## Task prompt
Please give the data below again in full, exactly as it stands.

## Records for this exercise

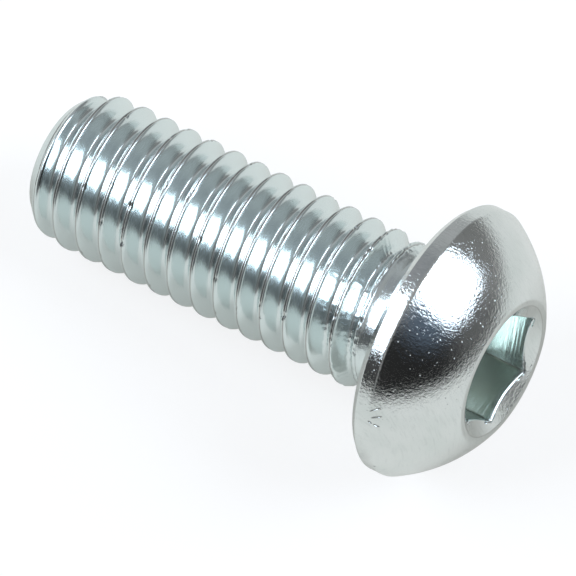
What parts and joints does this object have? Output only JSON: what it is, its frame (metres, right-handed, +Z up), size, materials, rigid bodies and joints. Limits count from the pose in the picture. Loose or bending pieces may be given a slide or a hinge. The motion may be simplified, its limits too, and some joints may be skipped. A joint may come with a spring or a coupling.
{
  "type": "button head screw",
  "caption": "Dome-headed machine screw with a hexagon socket, a short plain neck and a rolled metric thread, lying on its side.",
  "frame": {"origin": "on the floor, below the middle of the lying screw", "axes": "+Z up, +X towards the head; the screw's axis lies over X and rises 8.6 degrees towards the head"},
  "size_m": [0.0196, 0.0104, 0.0104],
  "materials": {
    "zinc_plated_steel": "bright zinc plating with a cool grey-green cast, smooth, faintly dimpled on the dome"
  },
  "bodies": {
    "root": {"button_head_screw": "zinc_plated_steel"}
  },
  "joints": []
}
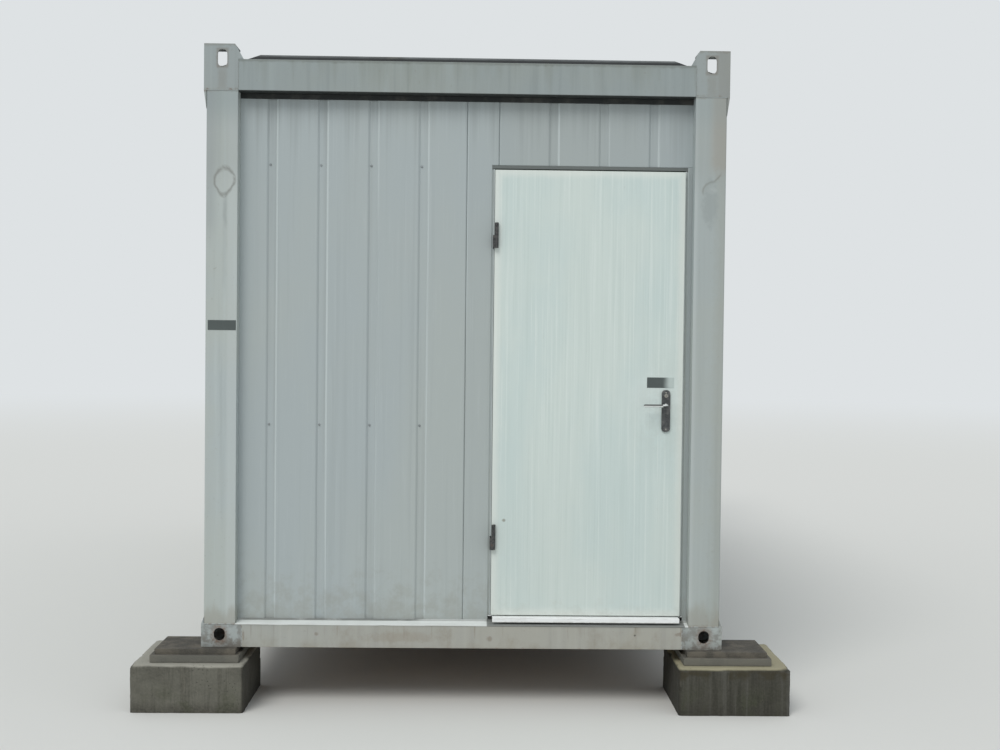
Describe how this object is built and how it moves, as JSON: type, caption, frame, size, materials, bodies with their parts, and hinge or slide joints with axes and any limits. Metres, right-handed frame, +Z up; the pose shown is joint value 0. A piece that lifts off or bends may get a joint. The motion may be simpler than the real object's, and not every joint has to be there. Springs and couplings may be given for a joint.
{
  "type": "portable site cabin",
  "caption": "Steel framed portable site cabin with ribbed sandwich panel walls and one outward opening end door, on concrete blocks.",
  "frame": {"origin": "on the ground under the middle of the cabin", "axes": "+Z up, +Y along the cabin away from the door end, +X to the right seen from the door end"},
  "size_m": [3.044, 6.288, 3.08],
  "materials": {
    "concrete": "rough cast",
    "packing": "matt",
    "frame_paint": "satin, weathered",
    "galvanised": "dull zinc",
    "floor_board": "matt vinyl on board",
    "ceiling_board": "matt",
    "roof_steel": "dull, dirty",
    "panel_paint": "satin",
    "flashing": "satin",
    "door_frame_paint": "satin",
    "sill_white": "satin",
    "hinge_steel": "dull",
    "door_paint": "satin, scuffed",
    "handle_metal": "dull",
    "lock_metal": "dull nickel"
  },
  "bodies": {
    "cabin": {"concrete_blocks": "concrete", "packing_plates": "packing", "bottom_casting_front_left": "frame_paint", "bottom_casting_front_right": "frame_paint", "bottom_casting_rear_left": "frame_paint", "bottom_casting_rear_right": "frame_paint", "post_front_left": "frame_paint", "post_front_right": "frame_paint", "post_rear_left": "frame_paint", "post_rear_right": "frame_paint", "top_head_front_left": "frame_paint", "top_head_front_right": "frame_paint", "top_head_rear_left": "frame_paint", "top_head_rear_right": "frame_paint", "floor_rail_front": "frame_paint", "floor_rail_rear": "frame_paint", "floor_rail_left": "frame_paint", "floor_rail_right": "frame_paint", "floor_joists": "galvanised", "floor_deck": "floor_board", "roof_rail_front": "frame_paint", "roof_rail_rear": "frame_paint", "roof_rail_left": "frame_paint", "roof_rail_right": "frame_paint", "ceiling_board": "ceiling_board", "roof_sheet": "roof_steel", "roof_end_front": "roof_steel", "roof_end_rear": "roof_steel", "front_wall_left": "panel_paint", "front_wall_infill": "panel_paint", "front_wall_lintel": "panel_paint", "front_wall_jamb": "panel_paint", "rear_wall": "panel_paint", "left_wall": "panel_paint", "right_wall": "panel_paint", "drip_flashing": "flashing", "door_frame": "door_frame_paint", "door_sill": "sill_white", "hinge_pins": "hinge_steel"},
    "door": {"hinge_knuckles": "hinge_steel", "door_leaf": "door_paint", "handle_plates": "handle_metal", "lock_cylinder": "lock_metal"},
    "lever": {"lever_handle": "handle_metal"}
  },
  "joints": [
    {"name": "door_hinge", "type": "hinge", "parent": "cabin", "child": "door", "pos_m": [0.141, -2.993, 0.428], "axis": [0, 0, -1], "range_deg": [0, 170]},
    {"name": "lever_turn", "type": "hinge", "parent": "door", "child": "lever", "pos_m": [0.947, -2.959, 1.426], "axis": [0, -1, 0], "range_deg": [0, 40], "stiffness_Nm_per_rad": 1.5}
  ]
}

## The reply
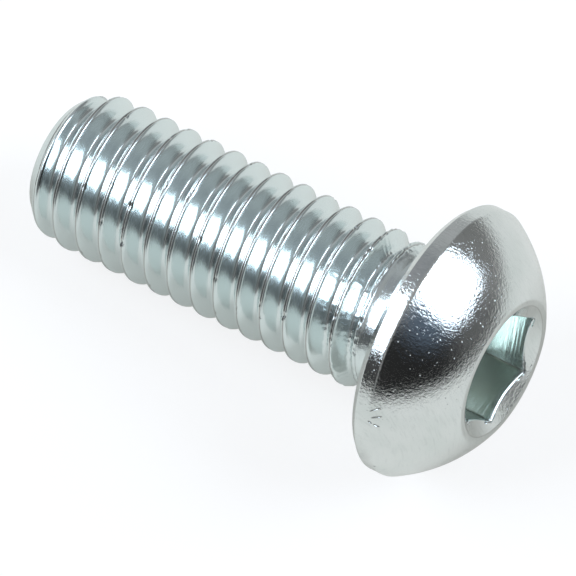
What parts and joints does this object have? Output only JSON: what it is, its frame (metres, right-handed, +Z up), size, materials, rigid bodies and joints. Limits count from the pose in the picture. Loose or bending pieces may be given a slide or a hinge. The motion may be simplified, its limits too, and some joints may be skipped. A joint may come with a spring or a coupling.
{
  "type": "button head screw",
  "caption": "Dome-headed machine screw with a hexagon socket, a short plain neck and a rolled metric thread, lying on its side.",
  "frame": {"origin": "on the floor, below the middle of the lying screw", "axes": "+Z up, +X towards the head; the screw's axis lies over X and rises 8.6 degrees towards the head"},
  "size_m": [0.0196, 0.0104, 0.0104],
  "materials": {
    "zinc_plated_steel": "bright zinc plating with a cool grey-green cast, smooth, faintly dimpled on the dome"
  },
  "bodies": {
    "root": {"button_head_screw": "zinc_plated_steel"}
  },
  "joints": []
}
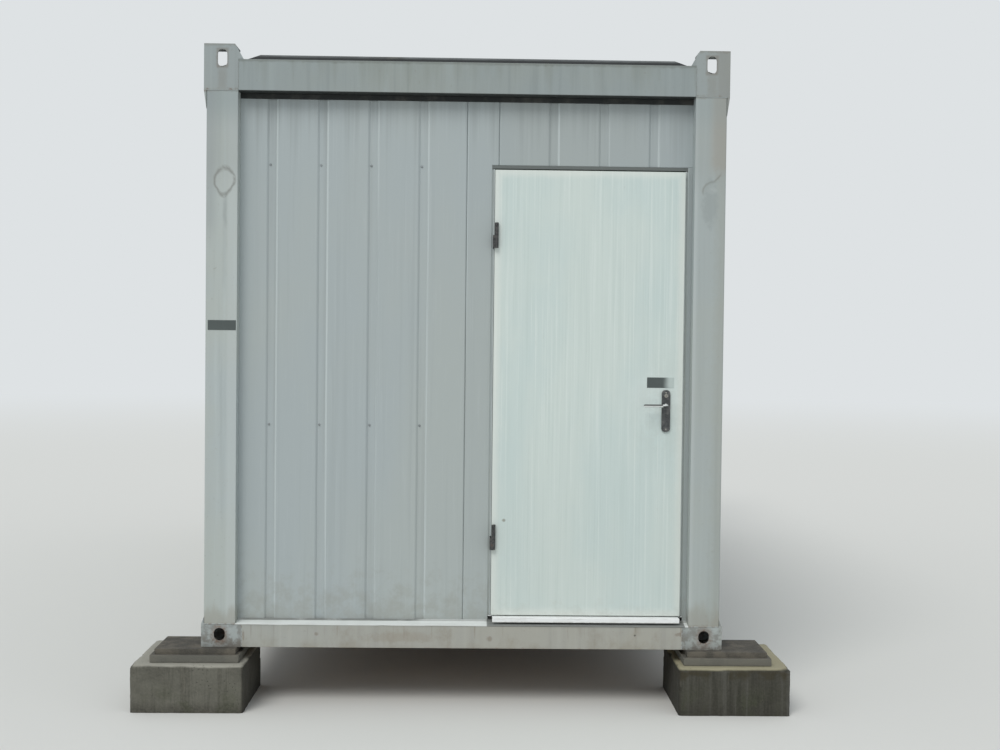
Describe how this object is built and how it moves, as JSON: type, caption, frame, size, materials, bodies with their parts, and hinge or slide joints with axes and any limits. Metres, right-handed frame, +Z up; the pose shown is joint value 0. A piece that lifts off or bends may get a joint. The motion may be simpler than the real object's, and not every joint has to be there. Springs and couplings may be given for a joint.
{
  "type": "portable site cabin",
  "caption": "Steel framed portable site cabin with ribbed sandwich panel walls and one outward opening end door, on concrete blocks.",
  "frame": {"origin": "on the ground under the middle of the cabin", "axes": "+Z up, +Y along the cabin away from the door end, +X to the right seen from the door end"},
  "size_m": [3.044, 6.288, 3.08],
  "materials": {
    "concrete": "rough cast",
    "packing": "matt",
    "frame_paint": "satin, weathered",
    "galvanised": "dull zinc",
    "floor_board": "matt vinyl on board",
    "ceiling_board": "matt",
    "roof_steel": "dull, dirty",
    "panel_paint": "satin",
    "flashing": "satin",
    "door_frame_paint": "satin",
    "sill_white": "satin",
    "hinge_steel": "dull",
    "door_paint": "satin, scuffed",
    "handle_metal": "dull",
    "lock_metal": "dull nickel"
  },
  "bodies": {
    "cabin": {"concrete_blocks": "concrete", "packing_plates": "packing", "bottom_casting_front_left": "frame_paint", "bottom_casting_front_right": "frame_paint", "bottom_casting_rear_left": "frame_paint", "bottom_casting_rear_right": "frame_paint", "post_front_left": "frame_paint", "post_front_right": "frame_paint", "post_rear_left": "frame_paint", "post_rear_right": "frame_paint", "top_head_front_left": "frame_paint", "top_head_front_right": "frame_paint", "top_head_rear_left": "frame_paint", "top_head_rear_right": "frame_paint", "floor_rail_front": "frame_paint", "floor_rail_rear": "frame_paint", "floor_rail_left": "frame_paint", "floor_rail_right": "frame_paint", "floor_joists": "galvanised", "floor_deck": "floor_board", "roof_rail_front": "frame_paint", "roof_rail_rear": "frame_paint", "roof_rail_left": "frame_paint", "roof_rail_right": "frame_paint", "ceiling_board": "ceiling_board", "roof_sheet": "roof_steel", "roof_end_front": "roof_steel", "roof_end_rear": "roof_steel", "front_wall_left": "panel_paint", "front_wall_infill": "panel_paint", "front_wall_lintel": "panel_paint", "front_wall_jamb": "panel_paint", "rear_wall": "panel_paint", "left_wall": "panel_paint", "right_wall": "panel_paint", "drip_flashing": "flashing", "door_frame": "door_frame_paint", "door_sill": "sill_white", "hinge_pins": "hinge_steel"},
    "door": {"hinge_knuckles": "hinge_steel", "door_leaf": "door_paint", "handle_plates": "handle_metal", "lock_cylinder": "lock_metal"},
    "lever": {"lever_handle": "handle_metal"}
  },
  "joints": [
    {"name": "door_hinge", "type": "hinge", "parent": "cabin", "child": "door", "pos_m": [0.141, -2.993, 0.428], "axis": [0, 0, -1], "range_deg": [0, 170]},
    {"name": "lever_turn", "type": "hinge", "parent": "door", "child": "lever", "pos_m": [0.947, -2.959, 1.426], "axis": [0, -1, 0], "range_deg": [0, 40], "stiffness_Nm_per_rad": 1.5}
  ]
}